Mit dem gewandelten Selbstverständnis ging auch eine neue Gewichtung innerhalb des Orchesters einher: Die Gitarre erhielt eine zentralere Rolle im Klangkörper. Dieser Entwicklung trug der Verein 1986 Rechnung – mit der Umbenennung in Zupforchester Luzern (ZOL).

Profil und Repertoire - Heute

Das Zupforchester Luzern hat sich in den letzten Jahren bewusst von den engen Grenzen der historisch informierten Aufführungspraxis gelöst. Gespielt wird, was inspiriert, begeistert und musikalisch herausfordert – unabhängig von Genre oder Epoche.

So bringt das Orchester regelmässig zeitgenössische Werke zur (Ur-)Aufführung und scheut sich nicht vor experimentellen Klängen.
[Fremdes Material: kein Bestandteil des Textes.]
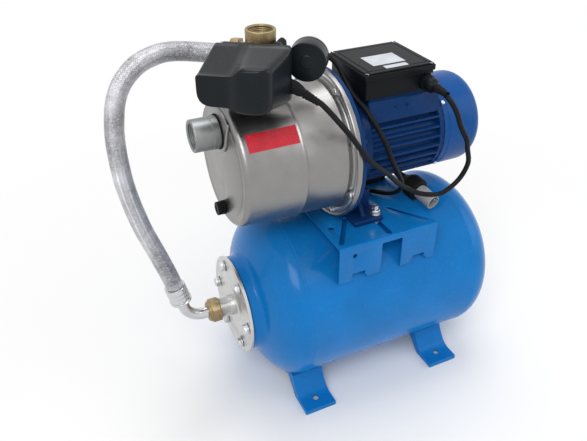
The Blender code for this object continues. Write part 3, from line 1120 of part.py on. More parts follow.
def leads():
    """The hose, the two leads, the wound-up rest of the mains lead and its plug."""
    cord("hose", hose_route(), HOSE_DIAMETER, "braid", count=24, resolution=4)
    cord("motor_lead", motor_lead_route(), LEAD_DIAMETER, "lead_rubber", count=46, resolution=2)
    cord("mains_lead", mains_lead_route(), LEAD_DIAMETER, "lead_rubber", count=34, resolution=2)
    inner, outer = COIL_MEAN_RADIUS - COIL_BAND / 2, COIL_MEAN_RADIUS + COIL_BAND / 2
    low, high, ease = 0, COIL_BAND, 0.003
    lathe("mains_coil", [(low, inner + ease), (low, outer - ease), (low + ease, outer), (high - ease, outer), (high, outer - ease),
                         (high, inner + ease), (high - ease, inner), (low + ease, inner)],
          "lead_rubber", (COIL_X, COIL_Y, COIL_Z), UP, steps=24)
    radius = PLUG_RADIUS
    guard = PLUG_GUARD_RADIUS
    profile = [(0, 0), (0, guard - 0.001), (0.001, guard), (0.0305, guard), (0.0305, radius - 0.0015), (0.032, radius), (0.050, radius),
               (0.053, radius - 0.002), (0.060, 0.0105), (0.066, 0.0072), (PLUG_LENGTH, 0.0046), (PLUG_LENGTH, 0)]
    slope = Vector((-sin(PLUG_TURN) * cos(PLUG_TILT), cos(PLUG_TURN) * cos(PLUG_TILT), sin(PLUG_TILT)))
    lean = atan2(slope.z, slope.y)
    touch = Vector((PLUG_X, 0, TANK_Z)) + (TANK_RADIUS + TOUCH + radius) * Vector((0, -sin(lean), cos(lean)))
    tip = touch - PLUG_REST * slope
    lathe("plug", profile, "black_plastic", tip, slope, steps=16, ring=False)


def main():
    clear_scene()
    tank_shell()
    tank_membrane()
    tank_flange()
    flange_bolts()
    tank_feet()
    pump_bracket()
    air_valve()
    pump_casing()
    casing_screws()
    suction_fittings()
    drain_plug()
    pump_insides()
    motor_bracket()
    foot_bolts()
    motor_housing()
    motor_insides()
    bearing("front_bearing", FRONT_BEARING)
    bearing("rear_bearing", REAR_BEARING)
    rear_endshield()
    cooling_fan()
    fan_cover()
    terminal_box()
    five_way_fitting()
    pressure_gauge()
    pressure_switch()
    hose_fittings()
    leads()


main()
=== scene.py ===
"""A booster pump set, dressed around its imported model: a jet pump with its motor on a horizontal blue tank.

Run it in Blender's text editor or with blender --background --python scene.py.
"""
import json
from math import asin, atan2, cos, pi, radians, sin, sqrt

import bmesh
import bpy
from bpy.props import FloatProperty, FloatVectorProperty, PointerProperty
from mathutils import Matrix, Vector


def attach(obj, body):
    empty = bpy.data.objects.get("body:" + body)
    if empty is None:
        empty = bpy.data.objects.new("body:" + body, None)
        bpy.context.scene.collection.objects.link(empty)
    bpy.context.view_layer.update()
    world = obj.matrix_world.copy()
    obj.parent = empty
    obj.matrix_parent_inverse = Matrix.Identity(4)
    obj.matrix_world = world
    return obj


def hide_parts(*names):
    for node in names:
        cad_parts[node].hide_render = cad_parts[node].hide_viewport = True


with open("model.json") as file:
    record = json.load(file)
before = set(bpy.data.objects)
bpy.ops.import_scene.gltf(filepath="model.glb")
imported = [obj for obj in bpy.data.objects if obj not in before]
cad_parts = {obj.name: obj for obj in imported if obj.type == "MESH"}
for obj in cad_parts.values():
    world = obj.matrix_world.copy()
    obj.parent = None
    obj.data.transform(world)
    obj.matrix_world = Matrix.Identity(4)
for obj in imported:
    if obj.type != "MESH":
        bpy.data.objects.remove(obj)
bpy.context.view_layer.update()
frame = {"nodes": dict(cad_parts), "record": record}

bl_info = {
    "name": "Booster pump set",
    "version": (1, 0, 0),
    "blender": (4, 5, 0),
    "location": "View3D > Sidebar > Pump",
    "description": "Dresses a jet pump, its tank, hose, switch and gauge",
    "category": "Object",
}

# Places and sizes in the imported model's frame, in metres
TOUCH = 0.0003
TANK_X = 0.018275
TANK_Z = 0.1535
TANK_RADIUS = 0.131
TANK_BARREL = 0.2785
HEAD_DEPTH = 0.0655
FLANGE_FACE_X = TANK_X - TANK_BARREL / 2 - 0.0762
STUB_END_X = FLANGE_FACE_X - 0.0313
JOINT_X = -0.045825
PUMP_Z = 0.3965
CASING_LENGTH = 0.153
SUCTION_RISE = 0.0481
DRAIN_DROP = 0.0665
BRACKET_X = 0.002975
PLATE_Z = 0.2893
FOOT_BOLT_X = JOINT_X + 0.052
FOOT_BOLT_Y = 0.062
HOUSING_LENGTH = 0.112
BOX_X = JOINT_X + 0.0318
BOX_LENGTH = 0.102
BOX_HALF = 0.047
BOX_Z = PUMP_Z + 0.0712 + TOUCH
BOX_GLAND_X = BOX_X + BOX_LENGTH - 0.0095
BOX_GLAND_Z = BOX_Z + 0.0125
FITTING_X = -0.138925
PORT_Z = PUMP_Z + 0.137
SWITCH_Z = PORT_Z - 0.004
TURN = radians(-36)
UP = Vector((0, 0, 1))
BACK = Vector((1, 0, 0))
AHEAD = Vector((-1, 0, 0))
GAUGE_WAY = Vector((cos(TURN), sin(TURN), 0))
HOSE_WAY = -GAUGE_WAY
SWITCH_WAY = Vector((sin(TURN), -cos(TURN), 0))
FITTING = Vector((FITTING_X, 0, PORT_Z))
GAUGE_MIDDLE = FITTING + 0.0585 * GAUGE_WAY
SWITCH_MIDDLE = Vector((FITTING_X, 0, SWITCH_Z))
SWITCH_BACK = 0.03
REAR_GLAND = (0.026, 0.0235)
HOSE_START = 0.0515
COIL = Vector((0.0585, 0.065, PLATE_Z + TOUCH))
PLUG_LENGTH = 0.088


# Tools for meshes
def deselect():
    """Leaves edit mode with nothing selected."""
    if bpy.context.mode != "OBJECT":
        bpy.ops.object.mode_set(mode="OBJECT")
    bpy.ops.object.select_all(action="DESELECT")


def pick(thing):
    """Makes one object the only selected and active one."""
    deselect()
    thing.select_set(True)
    bpy.context.view_layer.objects.active = thing


def facing(origin, axis):
    """The matrix that puts local Z along axis at origin."""
    return Matrix.Translation(Vector(origin)) @ UP.rotation_difference(Vector(axis)).to_matrix().to_4x4()


def framed(origin, right, up):
    """The matrix with local X along right, Y along up and Z along their cross product."""
    right, up = Vector(right).normalized(), Vector(up).normalized()
    return Matrix.Translation(Vector(origin)) @ Matrix((right, up, right.cross(up))).transposed().to_4x4()


def settle(thing, matrix=None):
    """Puts a piece in its place and leaves that place in its mesh."""
    pick(thing)
    if matrix is not None:
        thing.matrix_world = matrix
    bpy.ops.object.transform_apply(location=True, rotation=True, scale=True)
    return thing


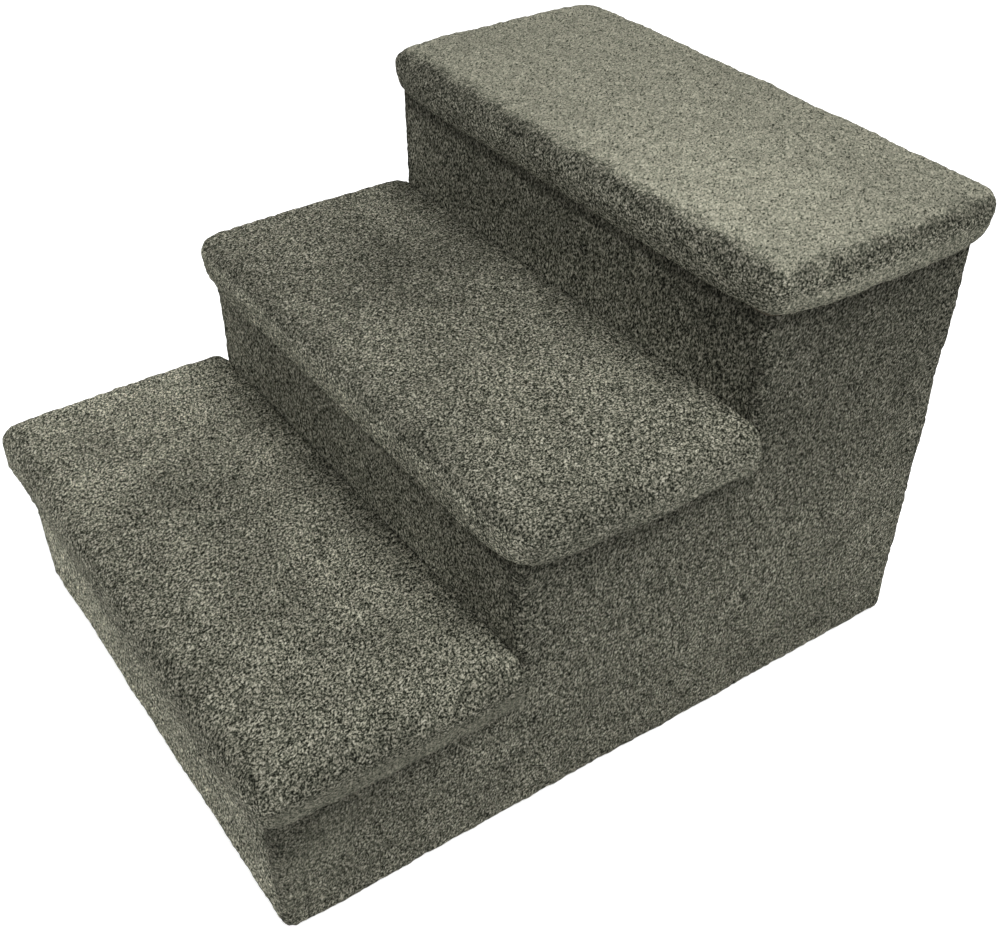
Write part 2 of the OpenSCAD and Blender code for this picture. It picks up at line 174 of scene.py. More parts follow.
class Shell:
    """A closed carpet put together from grids of points and flat rings, which share the points of their edges."""

    def __init__(self):
        self.points = []
        self.pile = []
        self.quads = []
        self.rings = []
        self.count = 0

    def add(self, points, pile):
        """Takes points with their share of the pile's height, and gives their numbers."""
        points = np.asarray(points, float).reshape(-1, 3)
        first = self.count
        self.points.append(points)
        self.pile.append(np.full(len(points), pile, float))
        self.count += len(points)
        return first + np.arange(len(points))

    def grid(self, points, pile=1.0):
        """Four-sided faces over a grid of points in rows and columns."""
        rows, cols = points.shape[:2]
        index = self.add(points, pile).reshape(rows, cols)
        quads = np.stack([index[:-1, :-1], index[:-1, 1:], index[1:, 1:], index[1:, :-1]], axis=-1)
        self.quads.append((quads.reshape(-1, 4), pile > 0))

    def ring(self, *runs, shows=False):
        """One flat face whose edge runs through the given runs of points."""
        self.rings.append((self.add(np.concatenate([np.reshape(run, (-1, 3)) for run in runs]), 0.0), shows))

    def build(self, name):
        """The mesh: points closer than the weld are merged, empty faces are left out and all faces point out."""
        points = np.concatenate(self.points)
        pile = np.concatenate(self.pile)
        keys = np.round(points / WELD + WELD_SHIFT).astype(np.int64)
        _, first, merged = np.unique(keys, axis=0, return_index=True, return_inverse=True)
        merged = merged.reshape(-1)
        weight = np.zeros(len(first))
        np.maximum.at(weight, merged, pile)
        faces, outside = [], []
        for quads, shows in self.quads:
            quads = merged[quads]
            whole = np.all(quads != np.roll(quads, 1, axis=1), axis=1)
            whole &= (quads[:, 0] != quads[:, 2]) & (quads[:, 1] != quads[:, 3])
            faces += quads[whole].tolist()
            outside += [shows] * int(whole.sum())
            for quad in quads[~whole].tolist():
                corners = list(dict.fromkeys(quad))
                if len(corners) == 3:
                    faces.append(corners)
                    outside.append(shows)
        for ring, shows in self.rings:
            corners = [c for c, n in zip(merged[ring], np.roll(merged[ring], -1)) if c != n]
            faces.append([int(c) for c in corners])
            outside.append(shows)
        mesh = bpy.data.meshes.new(name)
        mesh.from_pydata(points[first], [], faces)
        shown = mesh.attributes.new("pile_face", "BOOLEAN", "FACE")
        shown.data.foreach_set("value", outside)
        weights = mesh.attributes.new("pile", "FLOAT", "POINT")
        weights.data.foreach_set("value", weight)
        work = bmesh.new()
        work.from_mesh(mesh)
        bmesh.ops.recalc_face_normals(work, faces=work.faces)
        work.to_mesh(mesh)
        work.free()
        return mesh


def place(x, y, z):
    """Points from coordinates that may be numbers or arrays of one shape."""
    return np.stack(np.broadcast_arrays(x, y, z), axis=-1).astype(float)


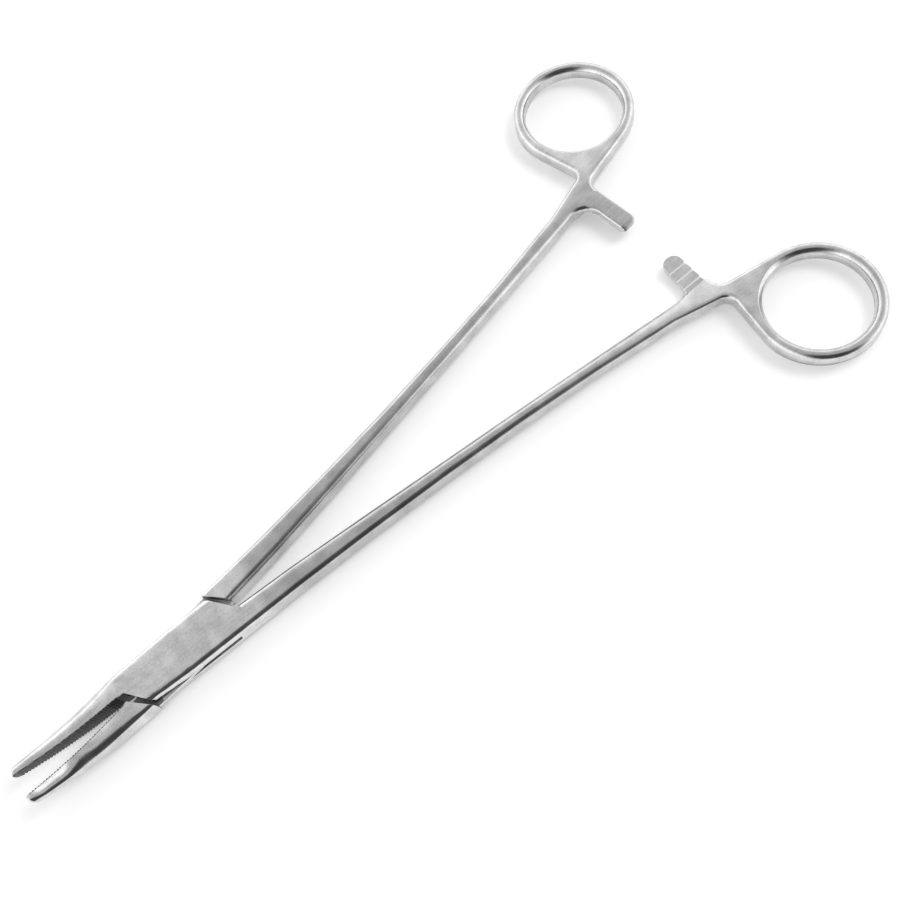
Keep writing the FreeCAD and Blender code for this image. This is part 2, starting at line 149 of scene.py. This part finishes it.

Neben der gepflegten Originalliteratur für Zupfinstrumente finden auch Unterhaltungsmusik und folkloristische Stücke aus aller Welt ihren Platz im Programm.

Ob bei festlichen Anlässen – wie dem Luzerner Tag zur Eröffnung des KKL im Jahr 1998 –, in Kooperation mit Chören der Region, bei gemeinsamen Projekten mit anderen Ensembles oder als musikalische Begleitung von Gottesdiensten: Das Zupforchester Luzern zeigt sich vielseitig und offen für neue Klangwelten.

Die Kombination mit anderen Instrumenten wie Akkordeon, Flöte, Hackbrett, Harfe, Orgel, Saxophon oder Gesang – etwa 2023 mit der Jodlerin Silvia Rymann – eröffnet überraschende Hörerlebnisse und unterstreicht die klangliche Vielfalt der Zupfinstrumente.